Senator Elizabeth Warren at the opening of Cambridge’s Y2Y youth shelter. Photo: Zengzheng Wang.
Massachusetts Senator Elizabeth Warren has been one of the most prominent critics of Wall Street and big banks since the 2008 recession began. Her tough interrogations of bankers and businessmen in the Senate Banking Committee launched many viral videos, the most recent of which is her questioning of Wells Fargo’s then-CEO John Stumpf. Wells Fargo is under fire following revelations that bank employees opened over 2 million unauthorized accounts under their customers’ names—reportedly the actions of employees trying to reach their sales goals. The Consumer Financial Protection Bureau, a federal agency originally proposed by Warren, also fined the bank $100 million. Earlier this year, the former Harvard Law School professor endorsed Hillary Clinton for President after the Democratic primaries ended and has tangled with Republican nominee Donald Trump over Twitter. She made some time to speak with Spare Change News about Clinton, Trump, and Wells Fargo. What follows was lightly edited for length and clarity.

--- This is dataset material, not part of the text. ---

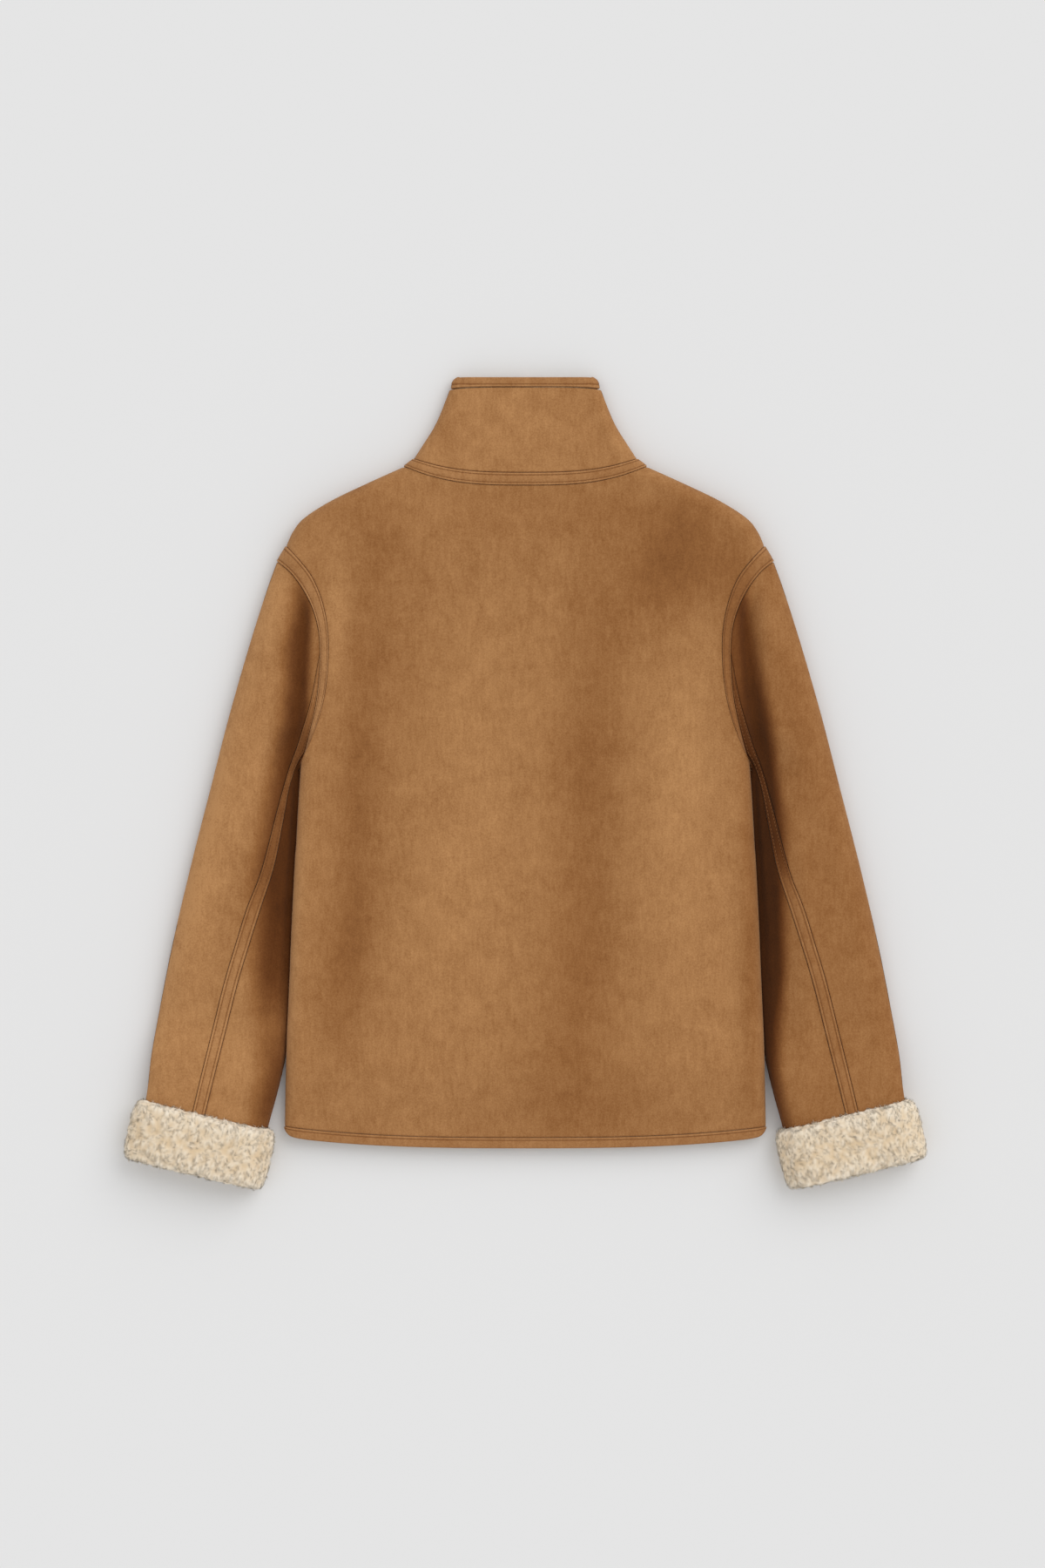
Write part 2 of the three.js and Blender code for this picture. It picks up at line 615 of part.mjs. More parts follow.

Spare Change News: I almost feel obligated to ask about the election this close to November 8. With so many people saying they won’t vote for either candidate, how do you make the case for Hillary Clinton? Especially to those disappointed with her on the Left?
Senator Warren: Hillary Clinton spent her life fighting for children, fighting for women, fighting for families, fighting for health care, fighting for human rights, fighting for a level playing field. She’s a tough fighter with a good heart, and I feel that’s a good start for a president.
What about criticism that Clinton is too cozy with big business?
I worry about everyone in Washington being too cozy with Wall St. Government is supposed to work for the people, not for Wall St. That’s what we’re fighting for out here. That’s what the Wells Fargo hearing is about: making it clear that government has an oversight function to play.
It seemed like a lot of real issues were buried under the various scandals that took place for both candidates. Are there any issues you wish were explored more during this campaign or in the debates?
Democrats pushed on some really important economic issues. [Democrats focused on] making college affordable and dealing with $1.3 trillion in outstanding student loans. Democrats focused on increasing the minimum wage. Democrats focused on reigning in Wall St. Democrats focused on protecting and expanding Social Security. I think those are core economic issues and I think they reflect our core values. This election, though, was hijacked by Donald Trump and a campaign built on hate.
Trump’s rise in politics is often tied to people feeling left behind in the economy—a feeling he exploited with a lot of xenophobic language. What’s your take on that interpretation?
People are angry and they have a right to be. Wages are flattened, kids can’t graduate college without getting crushed by student loan debt, seniors can’t stretch Social Security checks. At the same time economy continues to grow: corporate profits break records, our GDP keeps going up. If you look at where America stands, overwhelmingly people support Social Security, they support raising minimum wage, they support common sense gun control, they support investing in education. Those are ways to make our economy work for everyone, those are ways to make our country safer for everyone. Donald Trump is not the answer. The only way we’re going to get a government that works for everyone… is if we use our voices and our votes and demand that Washington work for everyone.
You recently pressed Wells Fargo’s external auditor, KPMG, over its failure to identify the bank’s account-opening fraud. What were some of the big questions you raised?
I’m no stranger to bad behavior. But even I’m blown away by the facts in the Wells Fargo scandal. Wells Fargo created more than 2 million accounts that were fake. They transferred money from real customer accounts into these fake accounts costing customers millions of dollars in fees. And why? Because the managers had figured out they could pump up their stock price by showing how well they were cross selling. And it was all fake!
I want to know how a fraud that large emerged with only low level employees knowing about it. Wells Fargo’s CEO used what came out of that fraud to enrich his company and to enrich himself. I want to know how many people knew and when they knew about this fraud.
The average bank has between 2 and 3 products that customers have, like a checking account, saving accounts, and credit card with that bank. Wells Fargo was pushing towards eight products, and no one was asking “What is so extraordinary about Wells Fargo?”
[KPMG] is an accounting firm—they’re supposed to sign off that the appropriate safe guards in place to make sure employees are following the law and that the customers’ accounts are fully protected. These are banks—their job is to handle customers’ money, and there are strict controls and oversights on how that’s supposed to occur. How does a fraud this massive go on for years without being detected? I don’t believe that this started and finished with a bunch of $12 an hour employees.
So there are two parts to that answer. One is that we need strong, courageous investigators like the CFPB and we need more personal responsibility for the executives in charge of these big banks. Someone needs to be held responsible. There’s a silver lining in the Wells Fargo scandal, and that is that it also serves as an example of how government can work for working families. The CFPB, the government agency which we created after the 2008 crisis, went after Wells Fargo hard. And thanks to their work customers are getting all their money back and Wells Fargo is paying a record breaking fine. I mention this because the CFPB is the same agency that Republicans are desperately trying to get rid of so it can’t hold big banks like Wells Fargo accountable.